● **PROBLEM TO SOLVE**:
Give the material again in full, matching it exactly.

● **TASK DATA**:
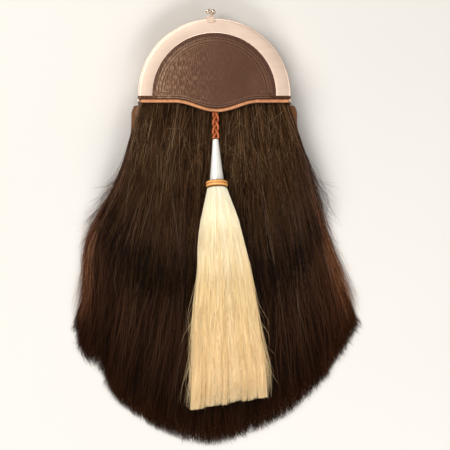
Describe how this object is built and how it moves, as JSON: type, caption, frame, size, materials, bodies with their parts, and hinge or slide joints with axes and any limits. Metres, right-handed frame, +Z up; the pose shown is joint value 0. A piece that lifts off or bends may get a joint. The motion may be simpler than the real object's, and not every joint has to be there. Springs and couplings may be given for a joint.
{
  "type": "sporran pouch",
  "caption": "Worn leather belt pouch with a metal half-ring kiss-lock frame, a long dark hair front and one cream hair tassel on a short plait, lying on its back.",
  "frame": {"origin": "centre of the metal half-ring, on the flat outer face of the belt tunnel at the back", "axes": "+X across to the right as it lies, +Y up to the clasp, +Z up from the surface that it lies on, out of the front"},
  "size_m": [0.2792, 0.4277, 0.0583],
  "materials": {
    "frame_metal": "satin",
    "lock_metal": "polished",
    "cone_metal": "polished",
    "panel_leather": "grained",
    "pouch_leather": "smooth",
    "piping_leather": "smooth",
    "collar_leather": "smooth",
    "braid_leather": "waxed",
    "dark_hair": "horse hair",
    "cream_hair": "horse hair"
  },
  "bodies": {
    "root": {"front_frame": "frame_metal", "back_frame": "frame_metal", "hinge_rivet_left": "lock_metal", "hinge_rivet_right": "lock_metal", "front_clasp": "lock_metal", "back_clasp": "lock_metal", "pouch_body": "pouch_leather", "front_panel": "panel_leather", "piping": "piping_leather", "hair_skirt": "dark_hair", "braid_strand_1": "braid_leather", "braid_strand_2": "braid_leather", "braid_strand_3": "braid_leather", "tassel_cone": "cone_metal", "tassel_ring": "collar_leather", "tassel_hair": "cream_hair", "belt_loop": "pouch_leather"}
  },
  "joints": []
}
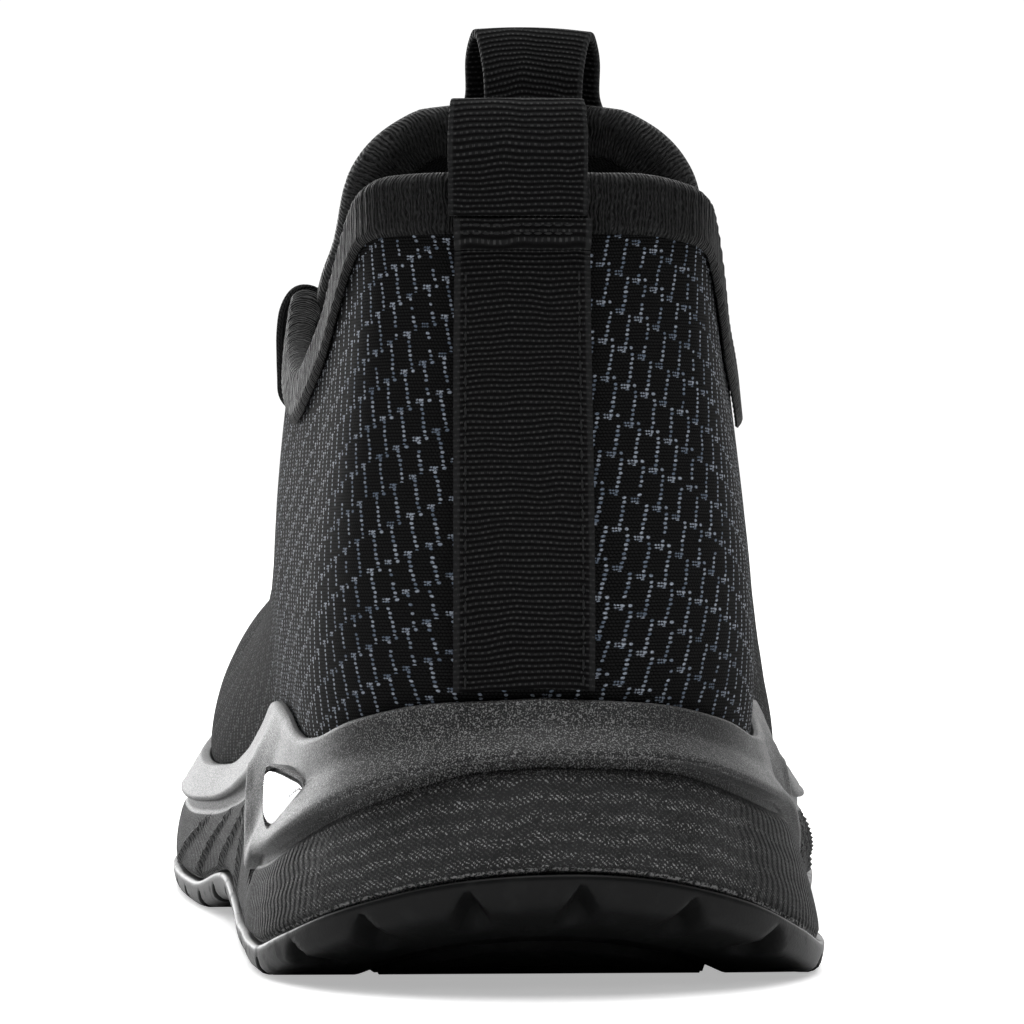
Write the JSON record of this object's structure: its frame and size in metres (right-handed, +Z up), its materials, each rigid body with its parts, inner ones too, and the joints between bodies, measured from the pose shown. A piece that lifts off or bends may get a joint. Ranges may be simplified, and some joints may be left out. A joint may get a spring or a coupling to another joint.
{
  "type": "work shoe",
  "caption": "Low black work shoe for the right foot with a knitted upper, pull loops at heel and tongue, laces and a thick patterned sole with a fin on each flank of the heel.",
  "frame": {"origin": "middle of the outline's box on the ground, under the arch", "axes": "+Z up, +Y from the heel to the toe, +X to the outer side of the right foot"},
  "size_m": [0.1142, 0.304, 0.1467],
  "materials": {
    "outsole_rubber": "moulded, matt",
    "midsole_foam": "fine blasted grain",
    "badge_metal": "polished",
    "knit": "knitted, with a grey-blue stitch pattern",
    "lining_mesh": "spacer mesh",
    "binding_satin": "ribbed satin",
    "eyestay_film": "matt film",
    "lace_cord": "flat braid",
    "webbing": "grosgrain"
  },
  "bodies": {
    "root": {"outsole": "outsole_rubber", "midsole": "midsole_foam", "badge": "badge_metal", "insole": "lining_mesh", "upper": "knit", "collar_binding": "binding_satin", "tongue": "lining_mesh", "eyestay_inner": "eyestay_film", "eyestay_outer": "eyestay_film", "tongue_binding": "binding_satin", "lace": "lace_cord", "heel_strap": "webbing", "heel_pull_loop": "webbing", "tongue_pull_loop": "webbing"}
  },
  "joints": []
}
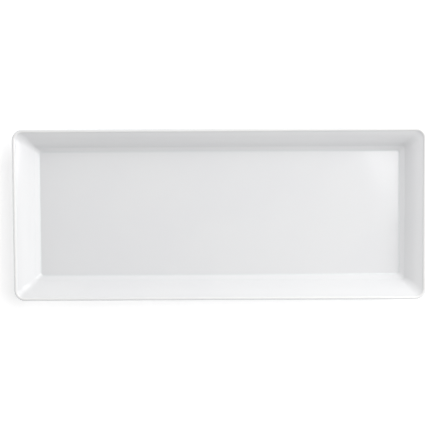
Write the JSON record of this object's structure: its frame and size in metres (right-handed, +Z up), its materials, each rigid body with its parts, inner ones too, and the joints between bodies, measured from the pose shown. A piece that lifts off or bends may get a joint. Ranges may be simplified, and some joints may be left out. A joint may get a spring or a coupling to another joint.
{
  "type": "serving platter",
  "caption": "Long rectangular white china serving platter: shallow flat well, flared mitred walls, rolled lip and a low foot ring.",
  "frame": {"origin": "on the table, under the middle of the foot ring's bearing face", "axes": "+X along the platter's length, +Y along its width, +Z up out of the well"},
  "size_m": [0.36, 0.15, 0.025],
  "materials": {
    "vitrified_clay": "matte",
    "clear_white_glaze": "gloss",
    "base_glaze": "gloss"
  },
  "bodies": {
    "root": {"china_body": "vitrified_clay", "glaze_face_and_rim": "clear_white_glaze", "glaze_base_recess": "base_glaze"}
  },
  "joints": []
}
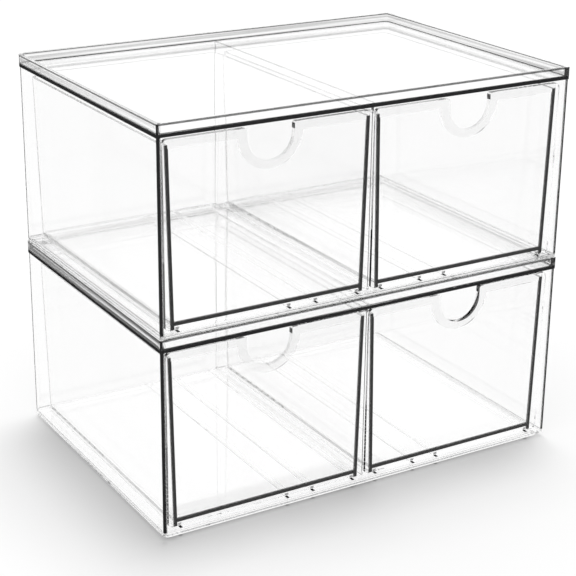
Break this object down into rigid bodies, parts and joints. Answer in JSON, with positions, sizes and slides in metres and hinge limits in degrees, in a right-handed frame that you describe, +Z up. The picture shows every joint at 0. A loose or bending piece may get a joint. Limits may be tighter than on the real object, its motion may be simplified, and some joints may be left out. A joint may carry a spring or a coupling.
{
  "type": "stacking drawer organizer",
  "caption": "Clear plastic make-up organizer: stacked open-front cabinets with shallow trays on top and pull-out drawers with U-shaped finger notches.",
  "frame": {"origin": "centre of the outline, at the surface the organizer stands on", "axes": "+Z up, -Y out of the open front, +X to the right as seen from the front"},
  "size_m": [0.305, 0.213, 0.2701],
  "materials": {
    "cabinet_plastic": "clear, polished",
    "drawer_plastic": "clear, polished"
  },
  "bodies": {
    "lower_cabinet": {"lower_base": "cabinet_plastic", "lower_shell": "cabinet_plastic", "lower_divider": "cabinet_plastic", "lower_top_tray": "cabinet_plastic"},
    "upper_cabinet": {"upper_base": "cabinet_plastic", "upper_shell": "cabinet_plastic", "upper_divider": "cabinet_plastic", "upper_top_tray": "cabinet_plastic"},
    "lower_left": {"lower_left_drawer": "drawer_plastic"},
    "lower_right": {"lower_right_drawer": "drawer_plastic"},
    "upper_left": {"upper_left_drawer": "drawer_plastic"},
    "upper_right": {"upper_right_drawer": "drawer_plastic"}
  },
  "joints": [
    {"name": "lower_left_slide", "type": "slide", "parent": "lower_cabinet", "child": "lower_left", "axis": [0, -1, 0], "range_m": [0, 0.15]},
    {"name": "lower_right_slide", "type": "slide", "parent": "lower_cabinet", "child": "lower_right", "axis": [0, -1, 0], "range_m": [0, 0.15]},
    {"name": "upper_left_slide", "type": "slide", "parent": "upper_cabinet", "child": "upper_left", "axis": [0, -1, 0], "range_m": [0, 0.15]},
    {"name": "upper_right_slide", "type": "slide", "parent": "upper_cabinet", "child": "upper_right", "axis": [0, -1, 0], "range_m": [0, 0.15]},
    {"name": "upper_unit_lift", "type": "slide", "parent": "lower_cabinet", "child": "upper_cabinet", "axis": [0, 0, 1], "range_m": [0, 0.1]}
  ]
}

● **THE REPLY**:
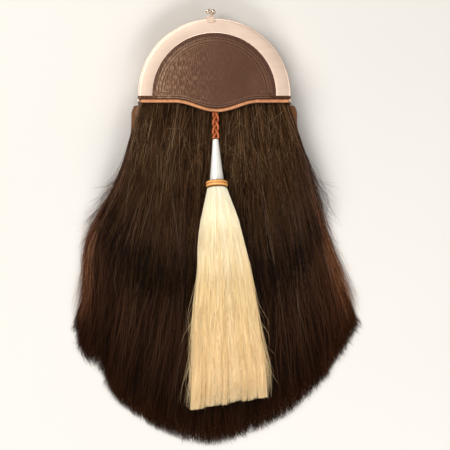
Describe how this object is built and how it moves, as JSON: type, caption, frame, size, materials, bodies with their parts, and hinge or slide joints with axes and any limits. Metres, right-handed frame, +Z up; the pose shown is joint value 0. A piece that lifts off or bends may get a joint. The motion may be simpler than the real object's, and not every joint has to be there. Springs and couplings may be given for a joint.
{
  "type": "sporran pouch",
  "caption": "Worn leather belt pouch with a metal half-ring kiss-lock frame, a long dark hair front and one cream hair tassel on a short plait, lying on its back.",
  "frame": {"origin": "centre of the metal half-ring, on the flat outer face of the belt tunnel at the back", "axes": "+X across to the right as it lies, +Y up to the clasp, +Z up from the surface that it lies on, out of the front"},
  "size_m": [0.2792, 0.4277, 0.0583],
  "materials": {
    "frame_metal": "satin",
    "lock_metal": "polished",
    "cone_metal": "polished",
    "panel_leather": "grained",
    "pouch_leather": "smooth",
    "piping_leather": "smooth",
    "collar_leather": "smooth",
    "braid_leather": "waxed",
    "dark_hair": "horse hair",
    "cream_hair": "horse hair"
  },
  "bodies": {
    "root": {"front_frame": "frame_metal", "back_frame": "frame_metal", "hinge_rivet_left": "lock_metal", "hinge_rivet_right": "lock_metal", "front_clasp": "lock_metal", "back_clasp": "lock_metal", "pouch_body": "pouch_leather", "front_panel": "panel_leather", "piping": "piping_leather", "hair_skirt": "dark_hair", "braid_strand_1": "braid_leather", "braid_strand_2": "braid_leather", "braid_strand_3": "braid_leather", "tassel_cone": "cone_metal", "tassel_ring": "collar_leather", "tassel_hair": "cream_hair", "belt_loop": "pouch_leather"}
  },
  "joints": []
}
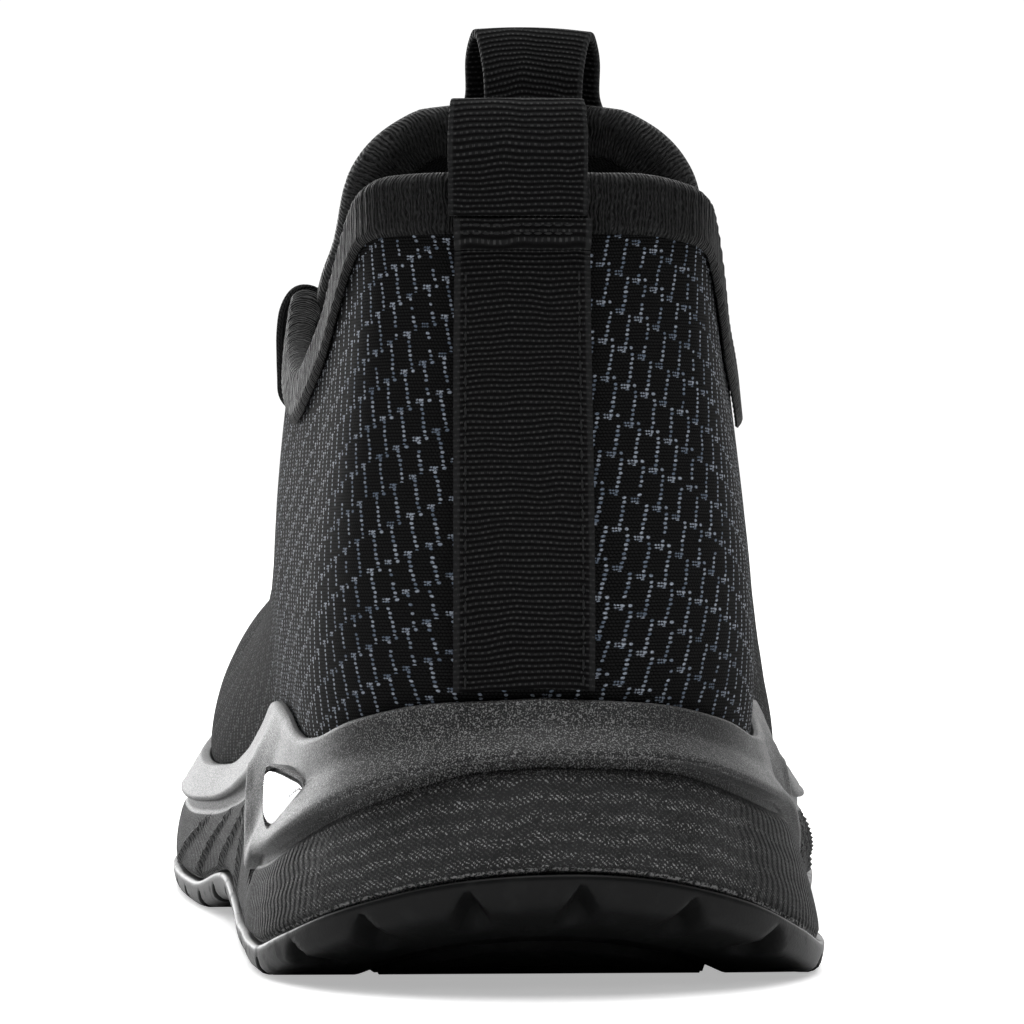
Write the JSON record of this object's structure: its frame and size in metres (right-handed, +Z up), its materials, each rigid body with its parts, inner ones too, and the joints between bodies, measured from the pose shown. A piece that lifts off or bends may get a joint. Ranges may be simplified, and some joints may be left out. A joint may get a spring or a coupling to another joint.
{
  "type": "work shoe",
  "caption": "Low black work shoe for the right foot with a knitted upper, pull loops at heel and tongue, laces and a thick patterned sole with a fin on each flank of the heel.",
  "frame": {"origin": "middle of the outline's box on the ground, under the arch", "axes": "+Z up, +Y from the heel to the toe, +X to the outer side of the right foot"},
  "size_m": [0.1142, 0.304, 0.1467],
  "materials": {
    "outsole_rubber": "moulded, matt",
    "midsole_foam": "fine blasted grain",
    "badge_metal": "polished",
    "knit": "knitted, with a grey-blue stitch pattern",
    "lining_mesh": "spacer mesh",
    "binding_satin": "ribbed satin",
    "eyestay_film": "matt film",
    "lace_cord": "flat braid",
    "webbing": "grosgrain"
  },
  "bodies": {
    "root": {"outsole": "outsole_rubber", "midsole": "midsole_foam", "badge": "badge_metal", "insole": "lining_mesh", "upper": "knit", "collar_binding": "binding_satin", "tongue": "lining_mesh", "eyestay_inner": "eyestay_film", "eyestay_outer": "eyestay_film", "tongue_binding": "binding_satin", "lace": "lace_cord", "heel_strap": "webbing", "heel_pull_loop": "webbing", "tongue_pull_loop": "webbing"}
  },
  "joints": []
}
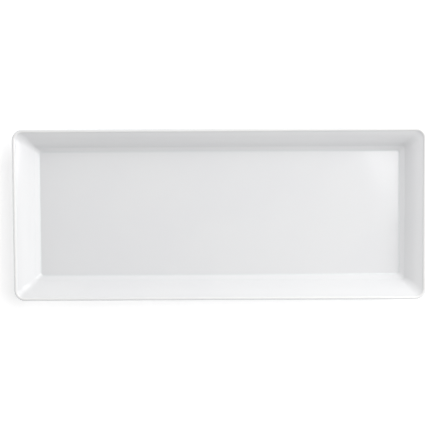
Write the JSON record of this object's structure: its frame and size in metres (right-handed, +Z up), its materials, each rigid body with its parts, inner ones too, and the joints between bodies, measured from the pose shown. A piece that lifts off or bends may get a joint. Ranges may be simplified, and some joints may be left out. A joint may get a spring or a coupling to another joint.
{
  "type": "serving platter",
  "caption": "Long rectangular white china serving platter: shallow flat well, flared mitred walls, rolled lip and a low foot ring.",
  "frame": {"origin": "on the table, under the middle of the foot ring's bearing face", "axes": "+X along the platter's length, +Y along its width, +Z up out of the well"},
  "size_m": [0.36, 0.15, 0.025],
  "materials": {
    "vitrified_clay": "matte",
    "clear_white_glaze": "gloss",
    "base_glaze": "gloss"
  },
  "bodies": {
    "root": {"china_body": "vitrified_clay", "glaze_face_and_rim": "clear_white_glaze", "glaze_base_recess": "base_glaze"}
  },
  "joints": []
}
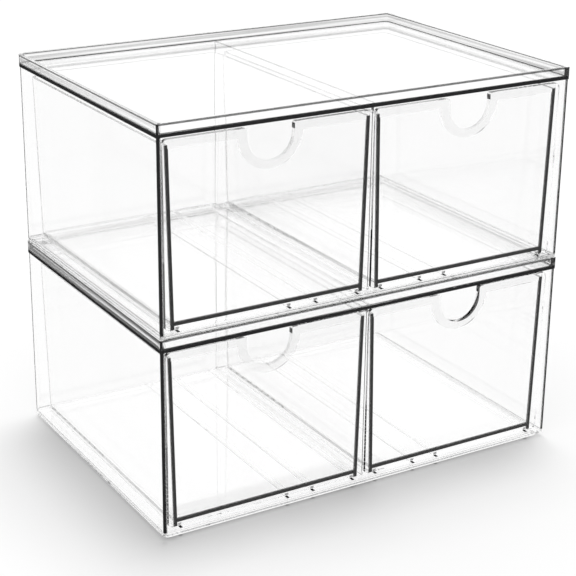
Break this object down into rigid bodies, parts and joints. Answer in JSON, with positions, sizes and slides in metres and hinge limits in degrees, in a right-handed frame that you describe, +Z up. The picture shows every joint at 0. A loose or bending piece may get a joint. Limits may be tighter than on the real object, its motion may be simplified, and some joints may be left out. A joint may carry a spring or a coupling.
{
  "type": "stacking drawer organizer",
  "caption": "Clear plastic make-up organizer: stacked open-front cabinets with shallow trays on top and pull-out drawers with U-shaped finger notches.",
  "frame": {"origin": "centre of the outline, at the surface the organizer stands on", "axes": "+Z up, -Y out of the open front, +X to the right as seen from the front"},
  "size_m": [0.305, 0.213, 0.2701],
  "materials": {
    "cabinet_plastic": "clear, polished",
    "drawer_plastic": "clear, polished"
  },
  "bodies": {
    "lower_cabinet": {"lower_base": "cabinet_plastic", "lower_shell": "cabinet_plastic", "lower_divider": "cabinet_plastic", "lower_top_tray": "cabinet_plastic"},
    "upper_cabinet": {"upper_base": "cabinet_plastic", "upper_shell": "cabinet_plastic", "upper_divider": "cabinet_plastic", "upper_top_tray": "cabinet_plastic"},
    "lower_left": {"lower_left_drawer": "drawer_plastic"},
    "lower_right": {"lower_right_drawer": "drawer_plastic"},
    "upper_left": {"upper_left_drawer": "drawer_plastic"},
    "upper_right": {"upper_right_drawer": "drawer_plastic"}
  },
  "joints": [
    {"name": "lower_left_slide", "type": "slide", "parent": "lower_cabinet", "child": "lower_left", "axis": [0, -1, 0], "range_m": [0, 0.15]},
    {"name": "lower_right_slide", "type": "slide", "parent": "lower_cabinet", "child": "lower_right", "axis": [0, -1, 0], "range_m": [0, 0.15]},
    {"name": "upper_left_slide", "type": "slide", "parent": "upper_cabinet", "child": "upper_left", "axis": [0, -1, 0], "range_m": [0, 0.15]},
    {"name": "upper_right_slide", "type": "slide", "parent": "upper_cabinet", "child": "upper_right", "axis": [0, -1, 0], "range_m": [0, 0.15]},
    {"name": "upper_unit_lift", "type": "slide", "parent": "lower_cabinet", "child": "upper_cabinet", "axis": [0, 0, 1], "range_m": [0, 0.1]}
  ]
}